Date un’occhiata ai vari megafoni in inglese del governo di Pechino, dal Global Times al China Daily, dall’agenzia Xinhua all’altra agenzia China News Service, da China Global Television Network a China Radio International. In queste ore sono tutti concentrati sul cosiddetto modello Wuhan, di cui abbiamo già scritto diffusamente sottolineando alcune lacune nella narrativa del regime. Ma ampio spazio viene dato a uno stato in particolare, l’Italia, dopo l’annuncio dell’arrivo nel nostro Paese di medici e strumentazioni provenienti dalla Cina. E colpisce che le parole più utilizzate dai media del regime siano “solidarietà e amicizia”, le stesse utilizzate dal Movimento 5 stelle ieri dopo la telefonata tra i ministri degli Esteri Luigi Di Maio e Wang Yi. “L’amicizia e la solidarietà reciproca pagano” è il mantra pentastellato ripetuto tenendo ben coperto il fatto che non si tratti di un regalo di Pechino. Anzi, ci sono costi economici per l’acquisto dei respiratori ma c’è soprattutto un prezzo politico che l’Italia ha pagato alla Cina, offrendosi in sacrificio ai tentativi di Pechino di riabilitarsi sulla scena internazionale.

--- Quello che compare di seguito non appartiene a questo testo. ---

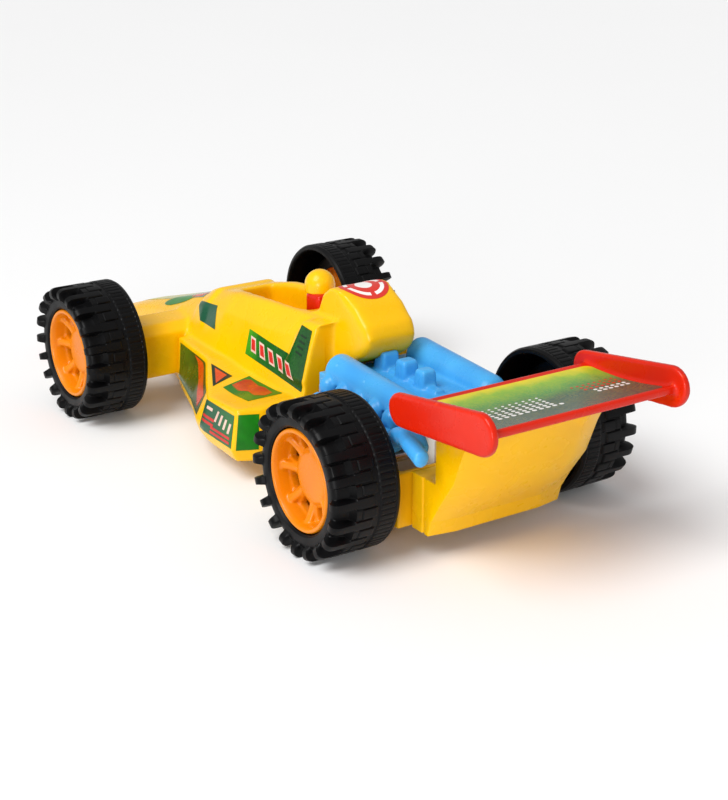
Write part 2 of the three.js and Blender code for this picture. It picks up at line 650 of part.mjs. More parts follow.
const [RIM, TYRE] = [rim(), tyre()];
[
  ["front_left", FRONT_RIM_X, FRONT_AXLE_Y, 1],
  ["front_right", FRONT_RIM_X, FRONT_AXLE_Y, -1],
  ["rear_left", REAR_RIM_X, REAR_AXLE_Y, 1],
  ["rear_right", REAR_RIM_X, REAR_AXLE_Y, -1],
].forEach(([where, x, y, side]) => {
  const wheel = new THREE.Group();
  wheel.position.set(side * x, y, AXLE_Z);
  wheel.rotation.z = side > 0 ? 0 : Math.PI;
  car.add(wheel);
  place(`rim_${where}`, RIM, orange(), wheel);
  place(`tyre_${where}`, TYRE, rubber(), wheel);
});

const AXLE_SHORT = HUB_DEPTH + WEB_T + GAP; // how far an axle ends inside the rim plane
const axle = (x, y) => rodX(AXLE_R, -x + AXLE_SHORT, x - AXLE_SHORT, y, AXLE_Z);
place("front_axle", axle(FRONT_RIM_X, FRONT_AXLE_Y), steel());
place("rear_axle", axle(REAR_RIM_X, REAR_AXLE_Y), steel());

place("motor_case_left", motorCaseLeft(), motorWhite());
place("motor_case_right", mirrored(motorCaseLeft()), motorWhite());
place("drive_gear", driveGear(), motorWhite());
place("idler_gear", idlerGear(), motorWhite());
place("spring_gear", springGear(), motorWhite());
place("mainspring", mainspring(), steel());
place("idler_pin", pin(IDLER), steel());
place("spring_arbor", pin(SPRING), steel());

export default car;
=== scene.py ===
"""The looks of the pull back racing car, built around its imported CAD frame.

Shapes are drawn in millimetres in the row frame (+Z up, the nose towards -Y, the car's left side
towards +X) and scaled to metres when an object is made.
"""
import math

import bmesh
import bpy
import numpy as np
from mathutils import Matrix, Vector
from mathutils.bvhtree import BVHTree


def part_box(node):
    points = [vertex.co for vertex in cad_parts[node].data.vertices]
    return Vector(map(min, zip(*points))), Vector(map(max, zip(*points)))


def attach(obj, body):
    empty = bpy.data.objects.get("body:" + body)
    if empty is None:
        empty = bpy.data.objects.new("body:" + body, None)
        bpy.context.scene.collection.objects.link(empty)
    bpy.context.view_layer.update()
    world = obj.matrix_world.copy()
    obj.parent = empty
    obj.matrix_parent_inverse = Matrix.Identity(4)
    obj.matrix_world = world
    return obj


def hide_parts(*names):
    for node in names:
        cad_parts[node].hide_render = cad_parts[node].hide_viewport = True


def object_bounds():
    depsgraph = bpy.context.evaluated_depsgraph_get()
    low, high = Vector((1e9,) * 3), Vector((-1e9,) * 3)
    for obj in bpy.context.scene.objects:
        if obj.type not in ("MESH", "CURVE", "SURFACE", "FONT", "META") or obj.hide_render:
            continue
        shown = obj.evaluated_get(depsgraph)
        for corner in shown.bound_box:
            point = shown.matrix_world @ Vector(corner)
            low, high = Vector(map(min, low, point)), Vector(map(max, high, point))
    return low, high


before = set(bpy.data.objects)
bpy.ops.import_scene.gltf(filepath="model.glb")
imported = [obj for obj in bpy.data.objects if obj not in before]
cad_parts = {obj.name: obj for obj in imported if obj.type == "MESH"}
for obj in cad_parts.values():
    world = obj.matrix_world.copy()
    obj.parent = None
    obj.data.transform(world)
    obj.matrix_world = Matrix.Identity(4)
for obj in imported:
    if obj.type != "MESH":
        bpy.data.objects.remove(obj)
CAD_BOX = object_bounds()

MM = 0.001
SIDES = {"left": 1, "right": -1}


# ---- places taken from the frame ------------------------------------------------------------
def low(node):
    return np.array(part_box(node)[0]) / MM


def high(node):
    return np.array(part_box(node)[1]) / MM


def middle(node):
    return (low(node) + high(node)) / 2


# ---- materials ------------------------------------------------------------------------------
def linear(red, green, blue):
    """A display colour, 0 to 255 a channel, as the linear colour that a shader takes."""
    scale = [c / 255 for c in (red, green, blue)]
    return [c / 12.92 if c <= 0.04045 else ((c + 0.055) / 1.055) ** 2.4 for c in scale] + [1]


def node(tree, kind, **inputs):
    made = tree.nodes.new("ShaderNode" + kind)
    for key, value in inputs.items():
        made.inputs[key.replace("_", " ")].default_value = value
    return made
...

Tuttavia, basta scorrere la timeline su Twitter di Lijian Zhao, portavoce del ministro degli Esteri di Pechino, per scoprire che questa sensazione, che l’Italia abbia un posto speciale del cuore del compagno Xi Jinping, è un’illusione. Oltre a rilanciare le notizie dei megafoni sulla telefonata tra i ministri degli Esteri italiano e cinese, l’alto funzionario ripropone buona parte delle notizie che dimostrano l’attività diplomatica di Pechino sul coronavirus.
Si scopre quindi che offerte simili a quella fatta al governo di Roma, la Cina le ha avanzate al Nepal, alla Corea del Sud, all’Iraq e perfino al Regno Unito. Ricevendo dal ministro degli Esteri britannico Dominic Raab un secco no grazie. Di contro, gli Stati Uniti sono il bersaglio preferito della diplomazia statunitense. Il portavoce Lijian Zhao ieri rilanciava un editoriale del Global Times contro il segretario di Stato americano Mike Pompeo dal titolo “In new low, Pompeo passes buck to Beijing” che potremmo tradurre in “Alla frutta, Pompeo scarica le responsabilità sulla Cina”.
Difficile non addossare colpe a Pechino per la gestione del coronavirus. Basta infatti dare un’occhiata al sito Wuhanmemo.com per capire come i ritardi e i silenzi del regime rappresentino le ragioni della pandemia.
Ma lasciamo da parte la questione già più diffusamente affrontata sulle nostre colonne. Invece, concentriamoci sull’attenzione data all’Italia dai media cinesi. Colpisce che il governo italiano, già convertitosi sulla Via della seta, parli di “amicizia e solidarietà reciproca” quando invece appare abbastanza chiaro che Roma sia soltanto una parte di un progetto di propaganda per riabilitare Pechino agli occhi del mondo. E colpisce ancor di più alla luce del recente affondo della Casa Bianca. Il consigliere per la Sicurezza nazionale degli Stati Uniti, Robert O’Brien, ha accusato la Cina di non aver gestito nel modo giusto l’epidemia di coronavirus, “mettendo a tacere i medici coinvolti o mettendoli in isolamento”. Una risposta che “probabilmente è costata alla comunità internazionale due mesi preziosi” per contenere la diffusione del virus.